┌──
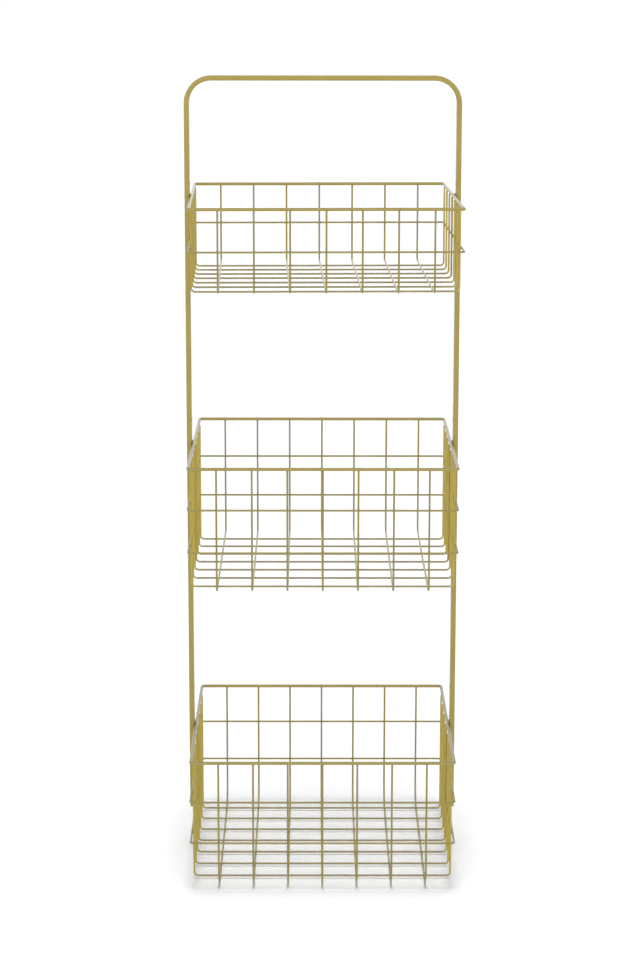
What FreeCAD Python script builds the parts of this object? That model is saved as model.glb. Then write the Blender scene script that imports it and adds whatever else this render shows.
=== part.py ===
import FreeCAD, Part
import math
import os
import Sketcher
from FreeCAD import Vector

# Three-tier storage caddy in gold powder-coated steel. A bent flat tube is the carrying hoop. It plugs
# onto two pairs of flat-tube uprights, which stand outside the baskets at half depth. Each of the three
# wire baskets has a rim, one or two rings and a mesh of U-bent wires, and the bottom basket's lowest
# wires are what the caddy stands on. X runs across the width, Y from front to back, Z up from the floor.

# Driving sizes, in millimetres except for the one angle
SIZES = {
    # wire baskets, measured over the rim
    "basket_width": 330,
    "basket_depth": 341,
    "corner_radius": 6,
    # from a basket's outside to the centre of its first wire, at the sides and at the front and back
    "side_margin": 36,
    "end_margin": 41.5,
    # rods
    "rim_wire": 4,
    "ring_wire": 2.4,
    "mesh_wire": 2.4,
    # the mesh wires' bends at the foot of the walls: tight at the sides, wide at the front and back
    "side_bend": 4.5,
    "end_bend": 30,
    "weld_gap": 0.1,
    # each basket's lowest wires above the floor
    "top_base": 741.5,
    "middle_base": 376,
    "bottom_base": 0,
    # each basket's rim centre above its lowest wires
    "top_rise": 106.4,
    "middle_rise": 158.9,
    "bottom_rise": 164.6,
    # ring centres below the rim centre
    "first_drop": 50.65,
    "second_drop": 103.7,
    # the top basket is welded in slightly turned about the vertical, in degrees
    "top_turn": 1.3,
    # flat tube of the hoop and the uprights
    "tube_thick": 6.3,
    "tube_deep": 20,
    "tube_edge": 1.3,
    "tube_wall": 1.2,
    "hoop_top": 996.5,
    "hoop_corner": 34,
    # how far a section's legs reach below its basket, and the last pair below their ring
    "leg_tail": 8.5,
    "foot_tail": 7,
    # plug joint between two sections
    "plug_length": 25,
    "plug_seat": 10,
    "plug_fit": 0.15,
    # set screw that locks a plug in its tube
    "screw_size": 4,
    "screw_rise": 12,
    "screw_bite": 1.6,
    "screw_fit": 0.1,
    "hex_size": 2,
    "hex_deep": 1.5,
}

WIRES_ACROSS = 7
WIRES_ALONG = 7

doc = FreeCAD.newDocument("storage_caddy")
sheet = doc.addObject("Spreadsheet::Sheet", "sizes")
for row, (alias, value) in enumerate(SIZES.items(), start=1):
    sheet.set(f"A{row}", alias)
    sheet.set(f"B{row}", str(value))
    sheet.setAlias(f"B{row}", alias)
doc.recompute()

# Formulas that several pieces share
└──
In the listing above, reproduce the first line and each one after it through the line that contains "from FreeCAD import Vector".

● Answer to this task:
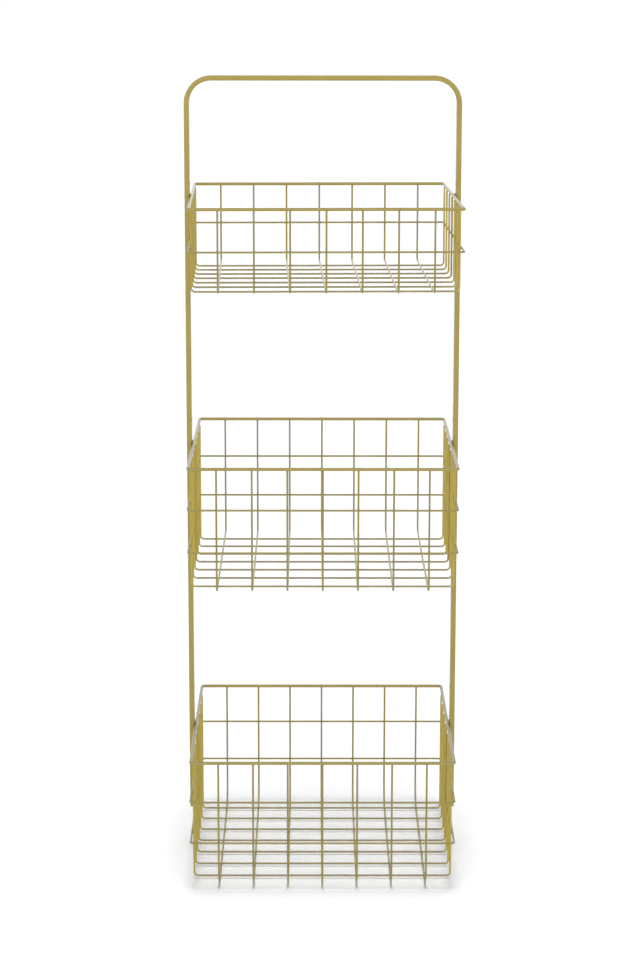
What FreeCAD Python script builds the parts of this object? That model is saved as model.glb. Then write the Blender scene script that imports it and adds whatever else this render shows.
=== part.py ===
import FreeCAD, Part
import math
import os
import Sketcher
from FreeCAD import Vector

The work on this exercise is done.